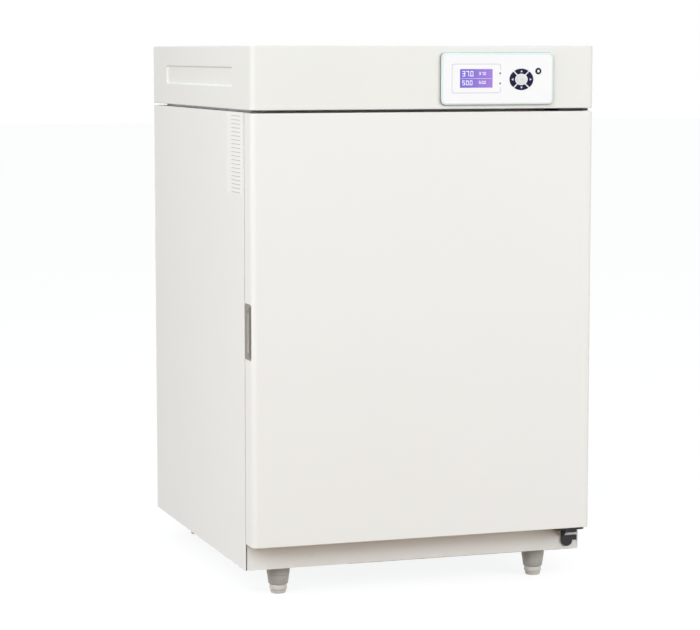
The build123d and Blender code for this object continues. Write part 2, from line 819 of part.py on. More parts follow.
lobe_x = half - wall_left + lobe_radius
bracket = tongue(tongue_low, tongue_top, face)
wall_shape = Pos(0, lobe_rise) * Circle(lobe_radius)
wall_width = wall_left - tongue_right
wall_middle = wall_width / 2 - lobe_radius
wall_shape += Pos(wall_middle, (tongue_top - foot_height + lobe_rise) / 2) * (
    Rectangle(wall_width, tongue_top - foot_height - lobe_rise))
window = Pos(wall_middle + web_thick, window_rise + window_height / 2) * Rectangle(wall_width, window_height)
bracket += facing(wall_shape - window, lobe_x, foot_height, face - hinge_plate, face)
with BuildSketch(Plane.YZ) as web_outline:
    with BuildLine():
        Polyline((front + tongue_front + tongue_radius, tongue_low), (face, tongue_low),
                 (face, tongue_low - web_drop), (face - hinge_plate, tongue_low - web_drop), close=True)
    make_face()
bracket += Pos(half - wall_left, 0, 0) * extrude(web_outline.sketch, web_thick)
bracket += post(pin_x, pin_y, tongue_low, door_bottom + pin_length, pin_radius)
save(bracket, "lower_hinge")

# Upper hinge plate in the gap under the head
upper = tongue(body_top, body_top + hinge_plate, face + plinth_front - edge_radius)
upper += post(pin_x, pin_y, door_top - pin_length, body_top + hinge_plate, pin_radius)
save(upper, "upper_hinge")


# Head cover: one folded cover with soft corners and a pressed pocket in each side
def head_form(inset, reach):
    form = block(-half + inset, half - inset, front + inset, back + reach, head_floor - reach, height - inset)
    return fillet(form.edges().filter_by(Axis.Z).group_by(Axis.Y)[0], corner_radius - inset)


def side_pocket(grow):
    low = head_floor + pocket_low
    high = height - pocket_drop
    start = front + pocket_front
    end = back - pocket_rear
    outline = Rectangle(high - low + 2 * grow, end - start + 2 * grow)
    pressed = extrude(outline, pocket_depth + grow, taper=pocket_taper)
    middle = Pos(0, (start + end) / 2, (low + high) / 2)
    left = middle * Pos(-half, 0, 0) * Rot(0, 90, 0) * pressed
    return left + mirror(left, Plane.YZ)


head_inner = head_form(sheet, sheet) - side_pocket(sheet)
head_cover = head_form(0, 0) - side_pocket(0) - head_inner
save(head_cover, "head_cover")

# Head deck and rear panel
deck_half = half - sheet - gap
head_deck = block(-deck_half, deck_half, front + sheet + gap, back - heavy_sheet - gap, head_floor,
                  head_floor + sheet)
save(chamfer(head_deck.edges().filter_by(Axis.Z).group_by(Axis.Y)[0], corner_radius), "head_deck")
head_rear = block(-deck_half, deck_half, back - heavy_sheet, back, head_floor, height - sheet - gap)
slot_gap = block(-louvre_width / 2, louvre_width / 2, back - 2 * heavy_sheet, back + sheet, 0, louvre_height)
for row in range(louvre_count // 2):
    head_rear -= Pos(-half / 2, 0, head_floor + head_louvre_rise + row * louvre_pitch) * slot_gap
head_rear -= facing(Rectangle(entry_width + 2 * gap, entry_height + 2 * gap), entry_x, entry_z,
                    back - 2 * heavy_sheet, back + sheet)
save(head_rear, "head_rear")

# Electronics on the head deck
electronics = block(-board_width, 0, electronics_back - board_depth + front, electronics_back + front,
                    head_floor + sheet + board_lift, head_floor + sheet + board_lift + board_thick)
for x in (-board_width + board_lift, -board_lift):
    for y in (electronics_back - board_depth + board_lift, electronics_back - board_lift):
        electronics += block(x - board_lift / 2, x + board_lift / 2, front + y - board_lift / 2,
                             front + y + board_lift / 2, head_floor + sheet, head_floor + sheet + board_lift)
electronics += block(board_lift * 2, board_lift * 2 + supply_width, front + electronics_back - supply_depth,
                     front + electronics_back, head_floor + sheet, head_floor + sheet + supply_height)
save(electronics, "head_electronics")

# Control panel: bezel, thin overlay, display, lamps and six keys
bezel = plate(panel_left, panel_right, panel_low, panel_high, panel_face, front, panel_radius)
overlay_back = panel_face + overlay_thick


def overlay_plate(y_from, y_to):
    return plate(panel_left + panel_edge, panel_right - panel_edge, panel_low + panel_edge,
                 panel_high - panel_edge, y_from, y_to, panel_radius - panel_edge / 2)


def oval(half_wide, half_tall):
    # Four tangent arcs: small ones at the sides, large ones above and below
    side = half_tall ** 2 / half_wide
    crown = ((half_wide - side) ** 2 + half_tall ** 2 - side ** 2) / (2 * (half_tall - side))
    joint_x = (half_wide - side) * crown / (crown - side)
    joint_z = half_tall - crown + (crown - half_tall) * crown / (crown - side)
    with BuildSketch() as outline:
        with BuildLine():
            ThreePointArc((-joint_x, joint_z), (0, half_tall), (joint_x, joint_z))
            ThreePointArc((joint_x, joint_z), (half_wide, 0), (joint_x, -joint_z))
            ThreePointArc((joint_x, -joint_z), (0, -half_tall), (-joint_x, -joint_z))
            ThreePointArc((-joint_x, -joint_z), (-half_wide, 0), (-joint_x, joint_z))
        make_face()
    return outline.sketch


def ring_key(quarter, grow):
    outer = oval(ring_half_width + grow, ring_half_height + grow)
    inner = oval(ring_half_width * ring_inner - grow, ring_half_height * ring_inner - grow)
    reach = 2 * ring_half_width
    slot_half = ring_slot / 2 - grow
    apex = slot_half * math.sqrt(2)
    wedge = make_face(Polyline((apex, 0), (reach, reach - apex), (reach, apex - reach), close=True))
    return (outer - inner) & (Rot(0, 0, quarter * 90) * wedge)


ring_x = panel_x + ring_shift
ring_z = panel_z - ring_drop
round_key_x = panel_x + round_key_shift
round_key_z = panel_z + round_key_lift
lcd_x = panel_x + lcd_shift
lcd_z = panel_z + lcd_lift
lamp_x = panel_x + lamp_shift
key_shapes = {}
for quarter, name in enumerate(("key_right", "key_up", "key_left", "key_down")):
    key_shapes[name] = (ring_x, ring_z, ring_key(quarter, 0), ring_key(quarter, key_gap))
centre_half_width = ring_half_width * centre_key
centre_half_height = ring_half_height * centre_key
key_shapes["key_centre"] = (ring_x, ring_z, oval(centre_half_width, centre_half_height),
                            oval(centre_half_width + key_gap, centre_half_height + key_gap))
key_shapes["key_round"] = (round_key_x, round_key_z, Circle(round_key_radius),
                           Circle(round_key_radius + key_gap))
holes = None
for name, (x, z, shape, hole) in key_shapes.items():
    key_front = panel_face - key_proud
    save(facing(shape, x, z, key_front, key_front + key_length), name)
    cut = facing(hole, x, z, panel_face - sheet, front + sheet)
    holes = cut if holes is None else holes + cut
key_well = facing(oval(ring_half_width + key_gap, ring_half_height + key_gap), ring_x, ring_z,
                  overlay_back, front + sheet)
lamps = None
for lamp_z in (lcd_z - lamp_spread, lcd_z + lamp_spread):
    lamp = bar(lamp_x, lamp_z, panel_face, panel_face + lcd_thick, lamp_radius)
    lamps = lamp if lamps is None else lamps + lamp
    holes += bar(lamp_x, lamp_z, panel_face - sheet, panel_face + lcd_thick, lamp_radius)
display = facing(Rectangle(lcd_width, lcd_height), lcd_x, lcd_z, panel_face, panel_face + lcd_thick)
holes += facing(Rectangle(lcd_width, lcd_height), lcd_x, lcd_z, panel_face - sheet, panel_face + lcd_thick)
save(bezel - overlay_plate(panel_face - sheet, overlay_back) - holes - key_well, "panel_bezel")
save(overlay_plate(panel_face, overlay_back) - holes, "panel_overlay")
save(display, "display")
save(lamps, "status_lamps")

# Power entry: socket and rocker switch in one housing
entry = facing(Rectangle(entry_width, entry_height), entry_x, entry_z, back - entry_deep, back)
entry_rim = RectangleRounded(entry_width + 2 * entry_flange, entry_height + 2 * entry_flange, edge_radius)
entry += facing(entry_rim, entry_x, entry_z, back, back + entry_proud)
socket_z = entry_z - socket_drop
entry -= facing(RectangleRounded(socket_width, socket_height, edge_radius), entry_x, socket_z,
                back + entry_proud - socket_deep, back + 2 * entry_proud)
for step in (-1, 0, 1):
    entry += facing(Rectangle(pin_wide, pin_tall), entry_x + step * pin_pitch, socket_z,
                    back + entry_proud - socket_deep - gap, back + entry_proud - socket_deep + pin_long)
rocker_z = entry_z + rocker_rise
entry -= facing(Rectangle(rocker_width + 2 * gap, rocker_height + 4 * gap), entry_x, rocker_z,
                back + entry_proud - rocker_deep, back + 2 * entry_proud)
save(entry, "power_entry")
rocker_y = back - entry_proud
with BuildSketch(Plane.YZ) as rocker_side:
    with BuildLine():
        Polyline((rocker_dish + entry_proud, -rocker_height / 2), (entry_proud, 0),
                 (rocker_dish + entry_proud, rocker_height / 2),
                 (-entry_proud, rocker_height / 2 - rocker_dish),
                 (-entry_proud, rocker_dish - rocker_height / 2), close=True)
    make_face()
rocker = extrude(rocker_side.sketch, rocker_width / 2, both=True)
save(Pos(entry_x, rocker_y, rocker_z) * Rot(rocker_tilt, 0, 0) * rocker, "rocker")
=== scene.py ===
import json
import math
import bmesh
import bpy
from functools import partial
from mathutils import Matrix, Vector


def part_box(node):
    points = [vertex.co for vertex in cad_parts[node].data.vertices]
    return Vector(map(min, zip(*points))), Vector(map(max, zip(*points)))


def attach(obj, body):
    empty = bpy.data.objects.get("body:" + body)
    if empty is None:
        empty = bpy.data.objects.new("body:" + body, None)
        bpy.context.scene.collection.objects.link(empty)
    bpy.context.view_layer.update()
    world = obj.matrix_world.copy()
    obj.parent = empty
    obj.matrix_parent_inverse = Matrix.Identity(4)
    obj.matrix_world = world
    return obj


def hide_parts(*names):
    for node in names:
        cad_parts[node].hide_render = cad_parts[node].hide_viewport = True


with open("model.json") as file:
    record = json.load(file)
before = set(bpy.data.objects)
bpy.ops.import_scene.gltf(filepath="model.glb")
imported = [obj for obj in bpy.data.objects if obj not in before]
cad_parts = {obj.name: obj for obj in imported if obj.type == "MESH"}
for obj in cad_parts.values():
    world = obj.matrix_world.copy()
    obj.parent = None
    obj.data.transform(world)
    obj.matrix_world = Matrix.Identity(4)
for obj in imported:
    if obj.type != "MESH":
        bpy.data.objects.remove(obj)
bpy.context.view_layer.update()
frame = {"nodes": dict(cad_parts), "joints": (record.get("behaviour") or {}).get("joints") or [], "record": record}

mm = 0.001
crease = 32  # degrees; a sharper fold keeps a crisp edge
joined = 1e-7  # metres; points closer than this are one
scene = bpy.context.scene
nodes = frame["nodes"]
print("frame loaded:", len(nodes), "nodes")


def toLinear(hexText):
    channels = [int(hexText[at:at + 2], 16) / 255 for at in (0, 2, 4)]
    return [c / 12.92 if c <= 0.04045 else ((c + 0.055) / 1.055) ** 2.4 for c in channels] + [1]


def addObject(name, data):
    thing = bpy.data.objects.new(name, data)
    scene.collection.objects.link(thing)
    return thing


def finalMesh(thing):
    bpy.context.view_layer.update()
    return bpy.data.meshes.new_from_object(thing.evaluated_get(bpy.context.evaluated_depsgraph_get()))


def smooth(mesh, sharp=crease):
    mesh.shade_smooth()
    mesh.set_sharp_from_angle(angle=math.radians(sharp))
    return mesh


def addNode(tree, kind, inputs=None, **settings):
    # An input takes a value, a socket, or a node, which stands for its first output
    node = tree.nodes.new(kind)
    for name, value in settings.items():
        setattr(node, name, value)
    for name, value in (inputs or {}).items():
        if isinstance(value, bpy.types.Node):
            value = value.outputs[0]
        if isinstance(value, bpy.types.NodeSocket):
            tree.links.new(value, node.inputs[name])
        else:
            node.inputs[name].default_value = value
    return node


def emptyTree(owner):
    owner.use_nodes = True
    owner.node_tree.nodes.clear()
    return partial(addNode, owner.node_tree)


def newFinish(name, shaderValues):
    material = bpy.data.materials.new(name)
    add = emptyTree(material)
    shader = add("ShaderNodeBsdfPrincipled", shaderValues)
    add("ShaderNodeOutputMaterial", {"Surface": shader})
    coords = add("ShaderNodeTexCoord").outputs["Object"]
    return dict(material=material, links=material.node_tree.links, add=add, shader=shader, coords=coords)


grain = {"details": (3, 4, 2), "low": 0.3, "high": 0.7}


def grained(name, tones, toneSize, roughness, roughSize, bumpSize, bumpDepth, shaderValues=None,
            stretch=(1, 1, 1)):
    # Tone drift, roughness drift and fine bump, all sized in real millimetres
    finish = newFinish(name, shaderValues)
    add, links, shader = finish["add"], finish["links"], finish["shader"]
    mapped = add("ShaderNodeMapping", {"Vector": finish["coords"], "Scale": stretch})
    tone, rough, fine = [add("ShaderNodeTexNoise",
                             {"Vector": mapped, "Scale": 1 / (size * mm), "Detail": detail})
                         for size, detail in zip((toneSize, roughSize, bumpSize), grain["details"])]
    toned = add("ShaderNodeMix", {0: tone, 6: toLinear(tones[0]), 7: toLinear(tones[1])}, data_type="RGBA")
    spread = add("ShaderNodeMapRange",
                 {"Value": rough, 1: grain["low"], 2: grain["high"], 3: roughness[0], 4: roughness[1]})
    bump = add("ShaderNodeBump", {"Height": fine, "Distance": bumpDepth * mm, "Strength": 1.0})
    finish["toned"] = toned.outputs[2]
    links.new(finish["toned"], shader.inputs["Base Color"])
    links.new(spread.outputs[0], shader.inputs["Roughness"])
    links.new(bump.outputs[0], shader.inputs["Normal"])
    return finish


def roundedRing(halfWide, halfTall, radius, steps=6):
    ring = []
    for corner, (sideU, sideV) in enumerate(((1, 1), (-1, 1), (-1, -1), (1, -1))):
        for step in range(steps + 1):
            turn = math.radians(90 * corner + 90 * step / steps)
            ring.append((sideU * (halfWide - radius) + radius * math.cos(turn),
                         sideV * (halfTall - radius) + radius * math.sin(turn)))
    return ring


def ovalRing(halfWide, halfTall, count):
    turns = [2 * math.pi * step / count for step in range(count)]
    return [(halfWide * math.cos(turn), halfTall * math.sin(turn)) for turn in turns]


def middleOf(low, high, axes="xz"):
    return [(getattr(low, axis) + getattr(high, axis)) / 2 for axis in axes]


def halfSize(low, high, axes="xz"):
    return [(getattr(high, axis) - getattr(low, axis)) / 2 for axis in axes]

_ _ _

Exercise –
Find every line that has "names" in it, then return those lines.

Output of the exercise –
def hide_parts(*names):
    for node in names:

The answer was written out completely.